## Start Recorded data

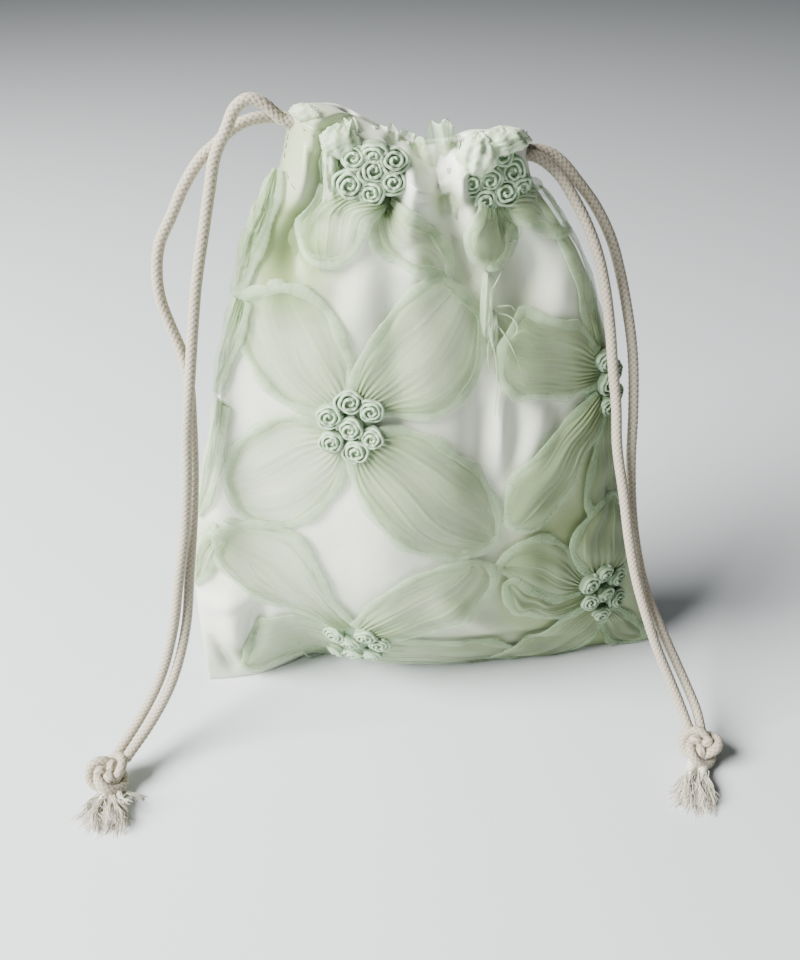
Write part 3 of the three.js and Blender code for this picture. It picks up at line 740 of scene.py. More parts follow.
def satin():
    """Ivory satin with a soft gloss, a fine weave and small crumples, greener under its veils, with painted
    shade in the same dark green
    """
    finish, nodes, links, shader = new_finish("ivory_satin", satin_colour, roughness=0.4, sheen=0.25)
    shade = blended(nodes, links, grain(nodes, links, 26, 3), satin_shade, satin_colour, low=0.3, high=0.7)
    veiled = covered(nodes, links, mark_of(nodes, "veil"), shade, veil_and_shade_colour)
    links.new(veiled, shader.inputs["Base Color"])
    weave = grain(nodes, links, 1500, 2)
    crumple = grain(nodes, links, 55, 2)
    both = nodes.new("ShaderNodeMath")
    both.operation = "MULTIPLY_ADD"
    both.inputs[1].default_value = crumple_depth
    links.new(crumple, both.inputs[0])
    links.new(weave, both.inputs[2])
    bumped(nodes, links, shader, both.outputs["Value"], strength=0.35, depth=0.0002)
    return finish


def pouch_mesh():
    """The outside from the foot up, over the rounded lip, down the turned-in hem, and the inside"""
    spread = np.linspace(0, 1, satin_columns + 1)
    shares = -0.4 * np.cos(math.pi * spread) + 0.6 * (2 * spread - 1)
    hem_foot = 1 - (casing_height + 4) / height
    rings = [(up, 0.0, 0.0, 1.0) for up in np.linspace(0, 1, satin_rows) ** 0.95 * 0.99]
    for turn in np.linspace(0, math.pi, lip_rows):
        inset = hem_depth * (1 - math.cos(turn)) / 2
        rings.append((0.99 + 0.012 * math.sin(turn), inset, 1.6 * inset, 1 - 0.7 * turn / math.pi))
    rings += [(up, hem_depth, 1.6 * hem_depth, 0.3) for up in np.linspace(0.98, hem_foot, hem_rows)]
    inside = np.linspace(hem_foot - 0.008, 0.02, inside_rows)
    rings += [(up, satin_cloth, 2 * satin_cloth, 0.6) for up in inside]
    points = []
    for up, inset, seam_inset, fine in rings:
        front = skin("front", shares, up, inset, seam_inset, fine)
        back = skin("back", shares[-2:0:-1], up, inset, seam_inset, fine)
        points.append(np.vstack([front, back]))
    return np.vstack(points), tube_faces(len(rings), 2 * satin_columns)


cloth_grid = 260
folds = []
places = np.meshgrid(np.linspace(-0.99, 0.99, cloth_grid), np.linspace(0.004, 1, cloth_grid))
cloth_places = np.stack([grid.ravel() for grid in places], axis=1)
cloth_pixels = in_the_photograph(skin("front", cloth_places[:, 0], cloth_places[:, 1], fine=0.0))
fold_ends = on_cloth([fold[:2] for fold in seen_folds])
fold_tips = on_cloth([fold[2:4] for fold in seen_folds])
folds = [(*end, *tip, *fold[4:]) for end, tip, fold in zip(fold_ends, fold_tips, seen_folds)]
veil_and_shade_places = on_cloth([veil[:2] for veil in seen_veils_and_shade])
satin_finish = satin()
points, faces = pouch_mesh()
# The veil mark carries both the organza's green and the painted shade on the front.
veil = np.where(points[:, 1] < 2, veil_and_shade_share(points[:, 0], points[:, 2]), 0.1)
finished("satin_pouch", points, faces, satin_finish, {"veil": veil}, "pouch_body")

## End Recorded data
## Start Recorded data

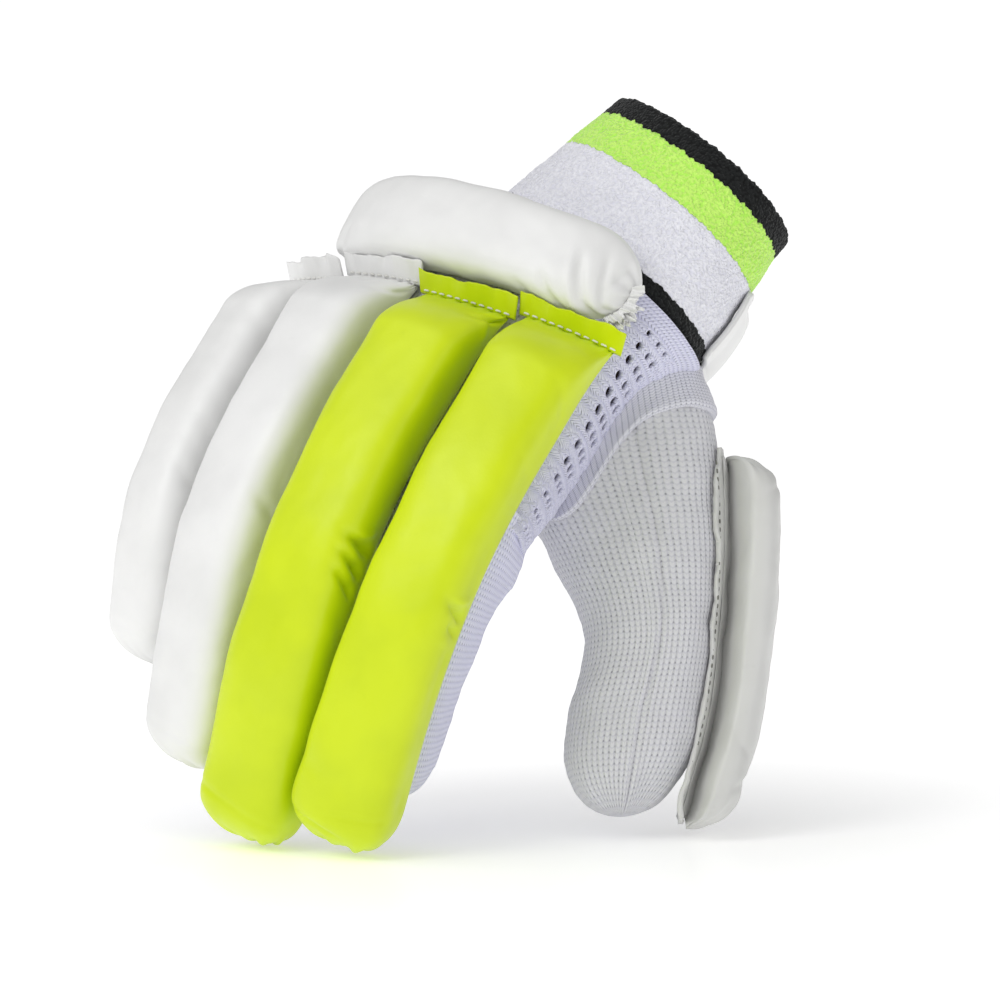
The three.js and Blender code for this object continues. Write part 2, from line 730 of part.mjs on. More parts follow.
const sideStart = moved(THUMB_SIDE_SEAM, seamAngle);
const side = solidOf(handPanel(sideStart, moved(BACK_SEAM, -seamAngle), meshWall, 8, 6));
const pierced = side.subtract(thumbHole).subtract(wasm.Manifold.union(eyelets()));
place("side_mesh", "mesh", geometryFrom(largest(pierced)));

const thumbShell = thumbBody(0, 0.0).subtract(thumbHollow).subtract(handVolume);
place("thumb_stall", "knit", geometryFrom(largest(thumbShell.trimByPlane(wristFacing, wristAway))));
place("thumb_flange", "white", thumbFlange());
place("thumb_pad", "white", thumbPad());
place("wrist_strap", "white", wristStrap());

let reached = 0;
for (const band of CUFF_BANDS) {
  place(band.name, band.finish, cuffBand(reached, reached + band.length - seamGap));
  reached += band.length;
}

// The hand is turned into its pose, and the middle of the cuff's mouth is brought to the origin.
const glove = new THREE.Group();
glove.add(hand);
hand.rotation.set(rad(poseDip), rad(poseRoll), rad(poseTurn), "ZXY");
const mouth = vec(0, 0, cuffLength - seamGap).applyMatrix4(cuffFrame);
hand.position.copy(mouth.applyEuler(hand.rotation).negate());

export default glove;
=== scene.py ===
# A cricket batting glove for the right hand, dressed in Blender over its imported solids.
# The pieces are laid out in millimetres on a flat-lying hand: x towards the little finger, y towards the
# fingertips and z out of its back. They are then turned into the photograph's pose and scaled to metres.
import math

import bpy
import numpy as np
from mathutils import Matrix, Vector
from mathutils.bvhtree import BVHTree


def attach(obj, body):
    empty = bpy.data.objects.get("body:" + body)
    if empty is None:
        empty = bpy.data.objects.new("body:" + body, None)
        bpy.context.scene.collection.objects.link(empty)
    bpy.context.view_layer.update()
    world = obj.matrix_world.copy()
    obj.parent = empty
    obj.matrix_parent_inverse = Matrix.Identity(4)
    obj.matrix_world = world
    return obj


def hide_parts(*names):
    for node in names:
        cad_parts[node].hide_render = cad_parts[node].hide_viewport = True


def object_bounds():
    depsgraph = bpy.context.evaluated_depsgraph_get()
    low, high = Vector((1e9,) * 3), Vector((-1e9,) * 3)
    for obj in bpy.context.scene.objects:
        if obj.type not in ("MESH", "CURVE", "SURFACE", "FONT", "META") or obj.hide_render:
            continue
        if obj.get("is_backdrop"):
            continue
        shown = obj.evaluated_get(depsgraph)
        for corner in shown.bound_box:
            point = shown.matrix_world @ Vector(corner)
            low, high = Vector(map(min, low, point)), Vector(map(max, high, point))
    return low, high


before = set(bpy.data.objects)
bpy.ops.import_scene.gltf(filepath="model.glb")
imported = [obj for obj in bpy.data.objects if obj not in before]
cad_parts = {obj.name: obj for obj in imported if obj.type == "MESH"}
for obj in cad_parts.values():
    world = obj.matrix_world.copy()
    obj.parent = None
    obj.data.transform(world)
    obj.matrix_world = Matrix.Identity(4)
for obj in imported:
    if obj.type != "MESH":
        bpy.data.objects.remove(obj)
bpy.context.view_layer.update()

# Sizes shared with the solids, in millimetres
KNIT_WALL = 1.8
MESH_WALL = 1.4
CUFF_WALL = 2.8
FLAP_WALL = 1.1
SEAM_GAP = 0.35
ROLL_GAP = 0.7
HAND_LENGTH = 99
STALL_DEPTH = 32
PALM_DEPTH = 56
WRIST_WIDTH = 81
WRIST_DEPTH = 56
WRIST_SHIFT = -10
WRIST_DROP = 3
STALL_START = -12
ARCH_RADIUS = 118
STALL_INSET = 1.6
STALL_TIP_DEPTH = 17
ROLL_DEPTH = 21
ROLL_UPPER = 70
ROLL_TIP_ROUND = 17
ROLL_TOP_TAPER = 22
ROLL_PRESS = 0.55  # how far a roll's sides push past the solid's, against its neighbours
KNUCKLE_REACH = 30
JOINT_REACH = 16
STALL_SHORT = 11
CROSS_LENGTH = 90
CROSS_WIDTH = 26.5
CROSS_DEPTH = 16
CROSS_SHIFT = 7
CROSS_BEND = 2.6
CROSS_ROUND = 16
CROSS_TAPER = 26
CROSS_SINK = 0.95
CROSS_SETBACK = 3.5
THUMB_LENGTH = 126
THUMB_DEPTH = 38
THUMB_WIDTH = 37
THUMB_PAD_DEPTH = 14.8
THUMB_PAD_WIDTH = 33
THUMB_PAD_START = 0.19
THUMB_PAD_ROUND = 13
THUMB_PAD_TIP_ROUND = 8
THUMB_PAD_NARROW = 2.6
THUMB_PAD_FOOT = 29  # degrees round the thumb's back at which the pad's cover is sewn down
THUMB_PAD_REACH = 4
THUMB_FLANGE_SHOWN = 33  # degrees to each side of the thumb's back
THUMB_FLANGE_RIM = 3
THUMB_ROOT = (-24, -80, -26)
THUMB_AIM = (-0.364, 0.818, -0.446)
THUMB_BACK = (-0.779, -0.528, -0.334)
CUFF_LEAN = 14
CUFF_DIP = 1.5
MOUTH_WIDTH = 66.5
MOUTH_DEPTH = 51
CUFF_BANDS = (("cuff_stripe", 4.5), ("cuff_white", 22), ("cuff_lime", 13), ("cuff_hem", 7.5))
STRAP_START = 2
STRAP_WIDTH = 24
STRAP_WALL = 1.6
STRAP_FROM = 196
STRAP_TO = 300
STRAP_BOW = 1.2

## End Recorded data
## Start Recorded data

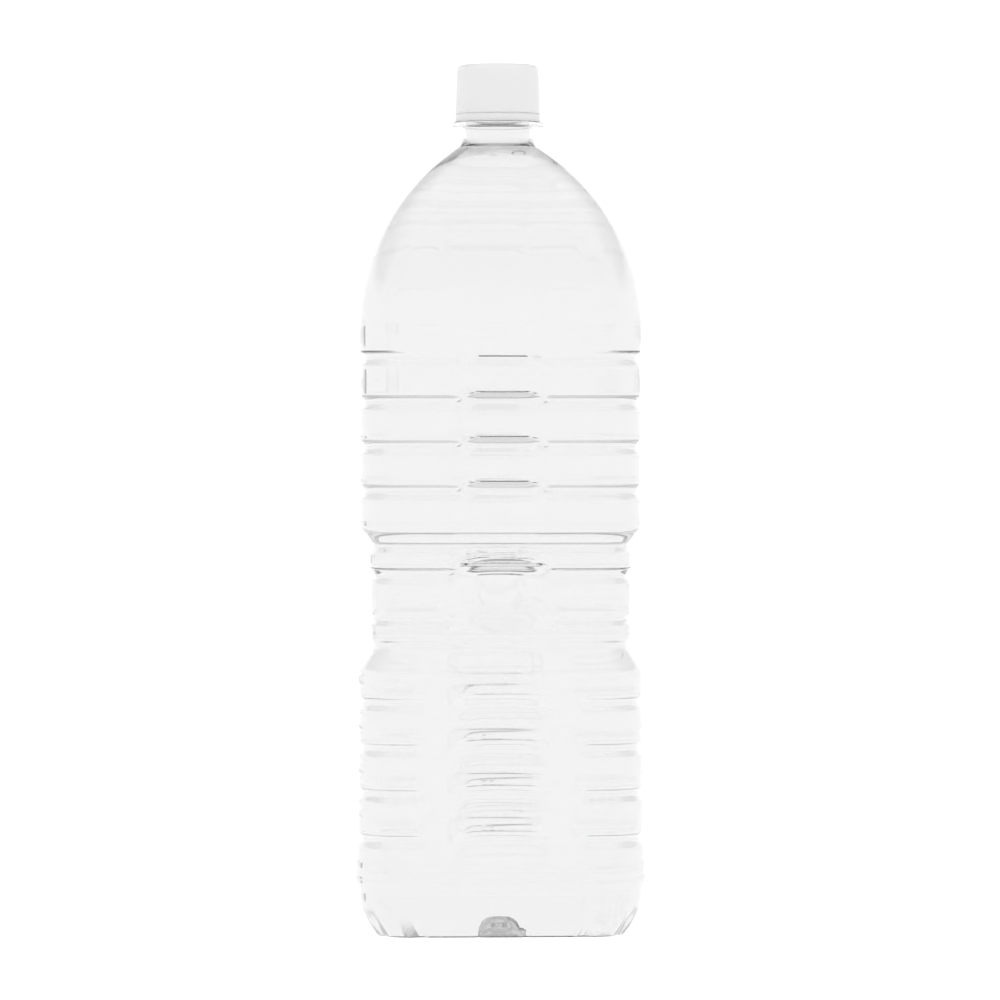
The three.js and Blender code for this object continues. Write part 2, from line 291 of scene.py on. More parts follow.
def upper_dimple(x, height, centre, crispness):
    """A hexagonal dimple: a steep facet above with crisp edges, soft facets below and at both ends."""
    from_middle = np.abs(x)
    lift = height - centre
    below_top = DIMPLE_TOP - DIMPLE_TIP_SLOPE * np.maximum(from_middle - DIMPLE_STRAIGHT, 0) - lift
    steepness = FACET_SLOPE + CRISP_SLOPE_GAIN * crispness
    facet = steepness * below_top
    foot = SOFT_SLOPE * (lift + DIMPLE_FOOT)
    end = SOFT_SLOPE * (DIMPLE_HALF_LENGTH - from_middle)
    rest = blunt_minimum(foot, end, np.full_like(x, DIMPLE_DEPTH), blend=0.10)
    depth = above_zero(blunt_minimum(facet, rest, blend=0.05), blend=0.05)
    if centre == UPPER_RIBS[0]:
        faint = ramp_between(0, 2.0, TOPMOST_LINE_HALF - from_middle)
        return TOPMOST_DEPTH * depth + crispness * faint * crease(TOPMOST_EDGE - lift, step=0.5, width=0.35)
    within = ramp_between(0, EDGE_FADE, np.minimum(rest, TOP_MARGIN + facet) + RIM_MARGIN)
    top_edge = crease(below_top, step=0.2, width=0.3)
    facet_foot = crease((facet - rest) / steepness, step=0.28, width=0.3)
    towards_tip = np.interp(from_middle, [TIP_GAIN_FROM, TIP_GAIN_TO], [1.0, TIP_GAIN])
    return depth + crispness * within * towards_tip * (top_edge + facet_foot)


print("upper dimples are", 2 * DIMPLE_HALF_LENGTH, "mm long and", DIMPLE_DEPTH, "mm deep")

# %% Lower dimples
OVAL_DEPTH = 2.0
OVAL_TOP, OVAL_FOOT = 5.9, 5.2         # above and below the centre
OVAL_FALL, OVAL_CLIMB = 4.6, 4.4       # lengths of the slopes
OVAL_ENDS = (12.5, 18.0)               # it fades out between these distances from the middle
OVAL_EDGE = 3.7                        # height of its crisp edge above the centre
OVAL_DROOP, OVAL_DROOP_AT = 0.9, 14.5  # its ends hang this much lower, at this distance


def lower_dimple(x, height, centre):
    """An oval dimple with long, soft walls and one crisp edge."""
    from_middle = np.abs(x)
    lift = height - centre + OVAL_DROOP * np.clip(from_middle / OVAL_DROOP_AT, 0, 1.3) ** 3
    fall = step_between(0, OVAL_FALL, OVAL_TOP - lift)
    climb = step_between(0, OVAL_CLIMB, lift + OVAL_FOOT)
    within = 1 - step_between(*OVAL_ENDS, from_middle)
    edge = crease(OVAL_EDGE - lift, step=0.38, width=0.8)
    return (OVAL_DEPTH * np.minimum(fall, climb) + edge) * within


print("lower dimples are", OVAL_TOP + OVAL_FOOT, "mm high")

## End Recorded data

**Short problem**
Using the data above, transcribe the lines that run from the line with "let reached = 0;" to the line with "import math", both ends kept, and output nothing else.

**Result of this task**
let reached = 0;
for (const band of CUFF_BANDS) {
  place(band.name, band.finish, cuffBand(reached, reached + band.length - seamGap));
  reached += band.length;
}

// The hand is turned into its pose, and the middle of the cuff's mouth is brought to the origin.
const glove = new THREE.Group();
glove.add(hand);
hand.rotation.set(rad(poseDip), rad(poseRoll), rad(poseTurn), "ZXY");
const mouth = vec(0, 0, cuffLength - seamGap).applyMatrix4(cuffFrame);
hand.position.copy(mouth.applyEuler(hand.rotation).negate());

export default glove;
=== scene.py ===
# A cricket batting glove for the right hand, dressed in Blender over its imported solids.
# The pieces are laid out in millimetres on a flat-lying hand: x towards the little finger, y towards the
# fingertips and z out of its back. They are then turned into the photograph's pose and scaled to metres.
import math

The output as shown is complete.